■ PROMPT
Reproduce all the entries exactly.

■ AVAILABLE DATA
= = = = =
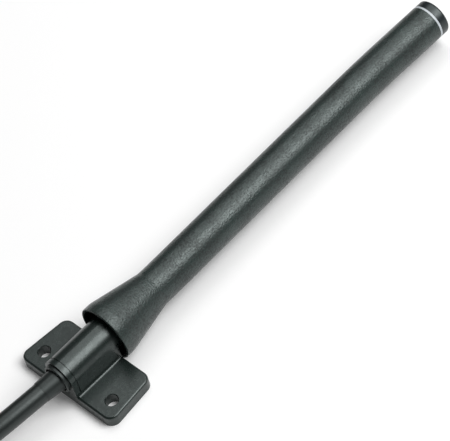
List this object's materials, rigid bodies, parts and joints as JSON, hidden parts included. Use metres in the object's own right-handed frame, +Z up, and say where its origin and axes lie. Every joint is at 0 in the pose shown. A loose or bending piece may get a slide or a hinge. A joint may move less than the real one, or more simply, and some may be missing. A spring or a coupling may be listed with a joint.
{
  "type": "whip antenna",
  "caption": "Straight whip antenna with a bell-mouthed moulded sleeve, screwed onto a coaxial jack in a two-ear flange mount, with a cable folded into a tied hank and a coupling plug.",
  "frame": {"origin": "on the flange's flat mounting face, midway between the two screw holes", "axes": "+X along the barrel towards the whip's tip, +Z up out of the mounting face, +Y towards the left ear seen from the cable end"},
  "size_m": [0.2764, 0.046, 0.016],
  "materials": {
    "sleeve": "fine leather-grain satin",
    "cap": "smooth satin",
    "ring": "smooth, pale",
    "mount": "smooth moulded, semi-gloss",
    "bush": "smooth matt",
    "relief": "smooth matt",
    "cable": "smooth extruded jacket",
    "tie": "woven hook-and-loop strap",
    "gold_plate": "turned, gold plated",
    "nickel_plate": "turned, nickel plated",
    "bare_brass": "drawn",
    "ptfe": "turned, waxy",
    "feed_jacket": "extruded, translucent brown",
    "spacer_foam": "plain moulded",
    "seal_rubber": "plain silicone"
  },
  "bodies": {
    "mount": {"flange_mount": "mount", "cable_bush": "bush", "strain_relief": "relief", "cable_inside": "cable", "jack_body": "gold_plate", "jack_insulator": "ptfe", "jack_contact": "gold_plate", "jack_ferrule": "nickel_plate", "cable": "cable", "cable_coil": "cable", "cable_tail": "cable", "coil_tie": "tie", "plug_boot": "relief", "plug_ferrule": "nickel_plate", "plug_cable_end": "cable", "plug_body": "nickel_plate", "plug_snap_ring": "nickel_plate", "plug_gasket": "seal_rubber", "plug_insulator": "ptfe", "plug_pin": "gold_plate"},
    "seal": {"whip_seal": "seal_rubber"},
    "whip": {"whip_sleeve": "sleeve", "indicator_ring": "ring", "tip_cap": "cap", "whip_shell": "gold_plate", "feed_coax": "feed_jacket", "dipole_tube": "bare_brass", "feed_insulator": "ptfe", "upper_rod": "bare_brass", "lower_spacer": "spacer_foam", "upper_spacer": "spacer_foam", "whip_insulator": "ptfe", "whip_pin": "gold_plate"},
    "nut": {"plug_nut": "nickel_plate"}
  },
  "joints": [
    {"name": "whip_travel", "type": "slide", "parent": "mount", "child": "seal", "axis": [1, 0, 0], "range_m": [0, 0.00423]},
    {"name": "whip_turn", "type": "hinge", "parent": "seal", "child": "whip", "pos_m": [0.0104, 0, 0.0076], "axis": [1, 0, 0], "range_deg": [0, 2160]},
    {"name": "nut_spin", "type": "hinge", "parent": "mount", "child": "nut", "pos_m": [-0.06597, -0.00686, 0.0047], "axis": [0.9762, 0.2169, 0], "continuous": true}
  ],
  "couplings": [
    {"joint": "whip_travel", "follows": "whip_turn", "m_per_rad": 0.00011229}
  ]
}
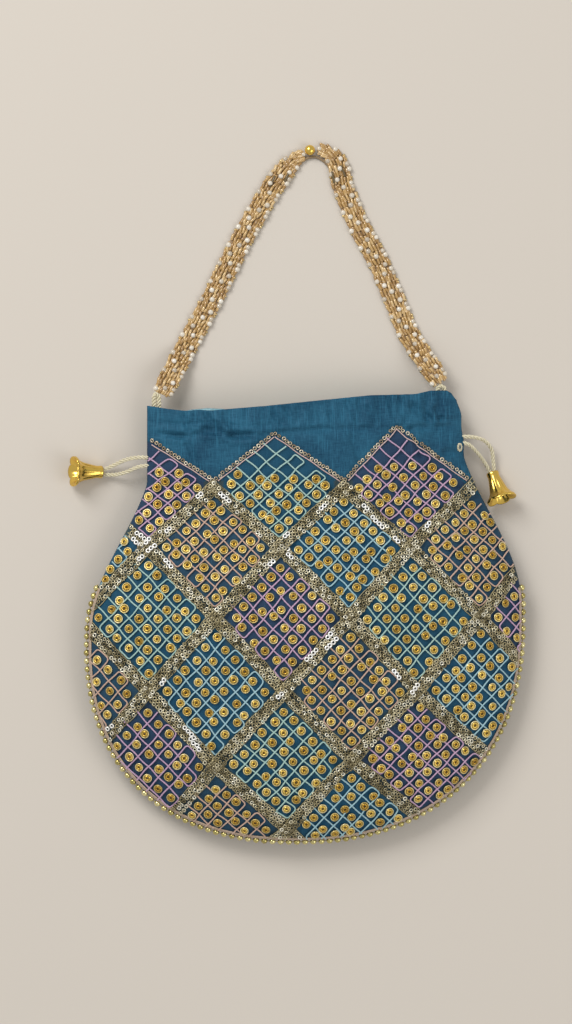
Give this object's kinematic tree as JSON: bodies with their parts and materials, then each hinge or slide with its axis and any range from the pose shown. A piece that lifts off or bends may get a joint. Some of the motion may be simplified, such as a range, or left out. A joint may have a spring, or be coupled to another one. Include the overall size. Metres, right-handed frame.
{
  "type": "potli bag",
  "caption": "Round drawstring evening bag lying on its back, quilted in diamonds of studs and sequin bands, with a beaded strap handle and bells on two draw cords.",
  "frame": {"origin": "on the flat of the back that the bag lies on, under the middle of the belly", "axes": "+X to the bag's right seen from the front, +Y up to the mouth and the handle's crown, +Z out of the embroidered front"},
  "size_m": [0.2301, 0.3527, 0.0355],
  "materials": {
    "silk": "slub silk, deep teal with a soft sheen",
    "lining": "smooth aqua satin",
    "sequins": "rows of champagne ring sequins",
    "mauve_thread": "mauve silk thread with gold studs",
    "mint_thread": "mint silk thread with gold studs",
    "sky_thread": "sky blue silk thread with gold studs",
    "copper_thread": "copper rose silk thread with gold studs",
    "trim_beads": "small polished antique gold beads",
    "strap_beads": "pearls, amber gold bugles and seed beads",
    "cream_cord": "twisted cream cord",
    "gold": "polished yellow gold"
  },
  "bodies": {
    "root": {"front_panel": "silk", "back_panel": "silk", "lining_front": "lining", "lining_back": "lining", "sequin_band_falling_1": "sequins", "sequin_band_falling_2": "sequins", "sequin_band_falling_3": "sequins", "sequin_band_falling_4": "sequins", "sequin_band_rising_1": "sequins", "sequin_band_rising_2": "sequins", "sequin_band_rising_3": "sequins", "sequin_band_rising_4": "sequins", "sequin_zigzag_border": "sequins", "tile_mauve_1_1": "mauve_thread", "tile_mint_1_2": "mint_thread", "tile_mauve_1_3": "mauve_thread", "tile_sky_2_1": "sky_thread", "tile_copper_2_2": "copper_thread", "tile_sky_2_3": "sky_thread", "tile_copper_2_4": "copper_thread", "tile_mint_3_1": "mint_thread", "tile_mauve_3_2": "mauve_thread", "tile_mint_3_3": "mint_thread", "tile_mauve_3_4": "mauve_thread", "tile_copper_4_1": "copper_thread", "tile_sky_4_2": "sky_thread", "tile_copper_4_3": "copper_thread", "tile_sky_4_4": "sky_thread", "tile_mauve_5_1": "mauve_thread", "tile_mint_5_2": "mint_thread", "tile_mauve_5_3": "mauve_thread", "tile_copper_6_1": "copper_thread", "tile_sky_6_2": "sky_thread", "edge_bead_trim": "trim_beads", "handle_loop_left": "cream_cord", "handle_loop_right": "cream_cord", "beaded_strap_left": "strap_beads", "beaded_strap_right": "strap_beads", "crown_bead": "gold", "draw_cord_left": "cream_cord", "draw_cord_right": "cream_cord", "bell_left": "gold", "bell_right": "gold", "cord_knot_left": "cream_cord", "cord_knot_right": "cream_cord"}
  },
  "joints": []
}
= = = = =
■ RESULT OF THIS TASK
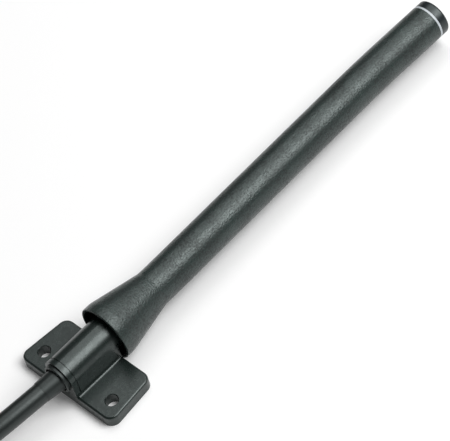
List this object's materials, rigid bodies, parts and joints as JSON, hidden parts included. Use metres in the object's own right-handed frame, +Z up, and say where its origin and axes lie. Every joint is at 0 in the pose shown. A loose or bending piece may get a slide or a hinge. A joint may move less than the real one, or more simply, and some may be missing. A spring or a coupling may be listed with a joint.
{
  "type": "whip antenna",
  "caption": "Straight whip antenna with a bell-mouthed moulded sleeve, screwed onto a coaxial jack in a two-ear flange mount, with a cable folded into a tied hank and a coupling plug.",
  "frame": {"origin": "on the flange's flat mounting face, midway between the two screw holes", "axes": "+X along the barrel towards the whip's tip, +Z up out of the mounting face, +Y towards the left ear seen from the cable end"},
  "size_m": [0.2764, 0.046, 0.016],
  "materials": {
    "sleeve": "fine leather-grain satin",
    "cap": "smooth satin",
    "ring": "smooth, pale",
    "mount": "smooth moulded, semi-gloss",
    "bush": "smooth matt",
    "relief": "smooth matt",
    "cable": "smooth extruded jacket",
    "tie": "woven hook-and-loop strap",
    "gold_plate": "turned, gold plated",
    "nickel_plate": "turned, nickel plated",
    "bare_brass": "drawn",
    "ptfe": "turned, waxy",
    "feed_jacket": "extruded, translucent brown",
    "spacer_foam": "plain moulded",
    "seal_rubber": "plain silicone"
  },
  "bodies": {
    "mount": {"flange_mount": "mount", "cable_bush": "bush", "strain_relief": "relief", "cable_inside": "cable", "jack_body": "gold_plate", "jack_insulator": "ptfe", "jack_contact": "gold_plate", "jack_ferrule": "nickel_plate", "cable": "cable", "cable_coil": "cable", "cable_tail": "cable", "coil_tie": "tie", "plug_boot": "relief", "plug_ferrule": "nickel_plate", "plug_cable_end": "cable", "plug_body": "nickel_plate", "plug_snap_ring": "nickel_plate", "plug_gasket": "seal_rubber", "plug_insulator": "ptfe", "plug_pin": "gold_plate"},
    "seal": {"whip_seal": "seal_rubber"},
    "whip": {"whip_sleeve": "sleeve", "indicator_ring": "ring", "tip_cap": "cap", "whip_shell": "gold_plate", "feed_coax": "feed_jacket", "dipole_tube": "bare_brass", "feed_insulator": "ptfe", "upper_rod": "bare_brass", "lower_spacer": "spacer_foam", "upper_spacer": "spacer_foam", "whip_insulator": "ptfe", "whip_pin": "gold_plate"},
    "nut": {"plug_nut": "nickel_plate"}
  },
  "joints": [
    {"name": "whip_travel", "type": "slide", "parent": "mount", "child": "seal", "axis": [1, 0, 0], "range_m": [0, 0.00423]},
    {"name": "whip_turn", "type": "hinge", "parent": "seal", "child": "whip", "pos_m": [0.0104, 0, 0.0076], "axis": [1, 0, 0], "range_deg": [0, 2160]},
    {"name": "nut_spin", "type": "hinge", "parent": "mount", "child": "nut", "pos_m": [-0.06597, -0.00686, 0.0047], "axis": [0.9762, 0.2169, 0], "continuous": true}
  ],
  "couplings": [
    {"joint": "whip_travel", "follows": "whip_turn", "m_per_rad": 0.00011229}
  ]
}
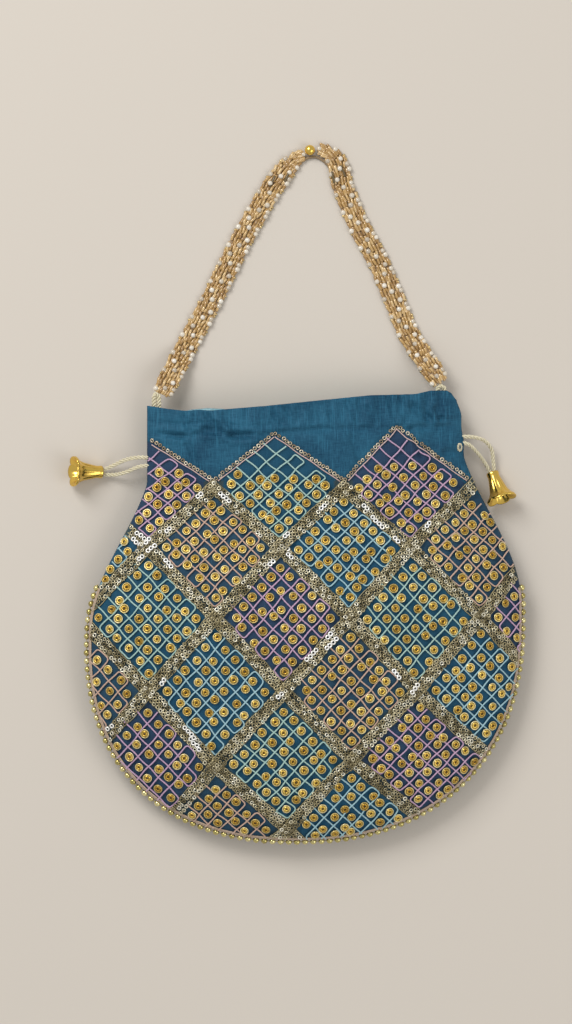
Give this object's kinematic tree as JSON: bodies with their parts and materials, then each hinge or slide with its axis and any range from the pose shown. A piece that lifts off or bends may get a joint. Some of the motion may be simplified, such as a range, or left out. A joint may have a spring, or be coupled to another one. Include the overall size. Metres, right-handed frame.
{
  "type": "potli bag",
  "caption": "Round drawstring evening bag lying on its back, quilted in diamonds of studs and sequin bands, with a beaded strap handle and bells on two draw cords.",
  "frame": {"origin": "on the flat of the back that the bag lies on, under the middle of the belly", "axes": "+X to the bag's right seen from the front, +Y up to the mouth and the handle's crown, +Z out of the embroidered front"},
  "size_m": [0.2301, 0.3527, 0.0355],
  "materials": {
    "silk": "slub silk, deep teal with a soft sheen",
    "lining": "smooth aqua satin",
    "sequins": "rows of champagne ring sequins",
    "mauve_thread": "mauve silk thread with gold studs",
    "mint_thread": "mint silk thread with gold studs",
    "sky_thread": "sky blue silk thread with gold studs",
    "copper_thread": "copper rose silk thread with gold studs",
    "trim_beads": "small polished antique gold beads",
    "strap_beads": "pearls, amber gold bugles and seed beads",
    "cream_cord": "twisted cream cord",
    "gold": "polished yellow gold"
  },
  "bodies": {
    "root": {"front_panel": "silk", "back_panel": "silk", "lining_front": "lining", "lining_back": "lining", "sequin_band_falling_1": "sequins", "sequin_band_falling_2": "sequins", "sequin_band_falling_3": "sequins", "sequin_band_falling_4": "sequins", "sequin_band_rising_1": "sequins", "sequin_band_rising_2": "sequins", "sequin_band_rising_3": "sequins", "sequin_band_rising_4": "sequins", "sequin_zigzag_border": "sequins", "tile_mauve_1_1": "mauve_thread", "tile_mint_1_2": "mint_thread", "tile_mauve_1_3": "mauve_thread", "tile_sky_2_1": "sky_thread", "tile_copper_2_2": "copper_thread", "tile_sky_2_3": "sky_thread", "tile_copper_2_4": "copper_thread", "tile_mint_3_1": "mint_thread", "tile_mauve_3_2": "mauve_thread", "tile_mint_3_3": "mint_thread", "tile_mauve_3_4": "mauve_thread", "tile_copper_4_1": "copper_thread", "tile_sky_4_2": "sky_thread", "tile_copper_4_3": "copper_thread", "tile_sky_4_4": "sky_thread", "tile_mauve_5_1": "mauve_thread", "tile_mint_5_2": "mint_thread", "tile_mauve_5_3": "mauve_thread", "tile_copper_6_1": "copper_thread", "tile_sky_6_2": "sky_thread", "edge_bead_trim": "trim_beads", "handle_loop_left": "cream_cord", "handle_loop_right": "cream_cord", "beaded_strap_left": "strap_beads", "beaded_strap_right": "strap_beads", "crown_bead": "gold", "draw_cord_left": "cream_cord", "draw_cord_right": "cream_cord", "bell_left": "gold", "bell_right": "gold", "cord_knot_left": "cream_cord", "cord_knot_right": "cream_cord"}
  },
  "joints": []
}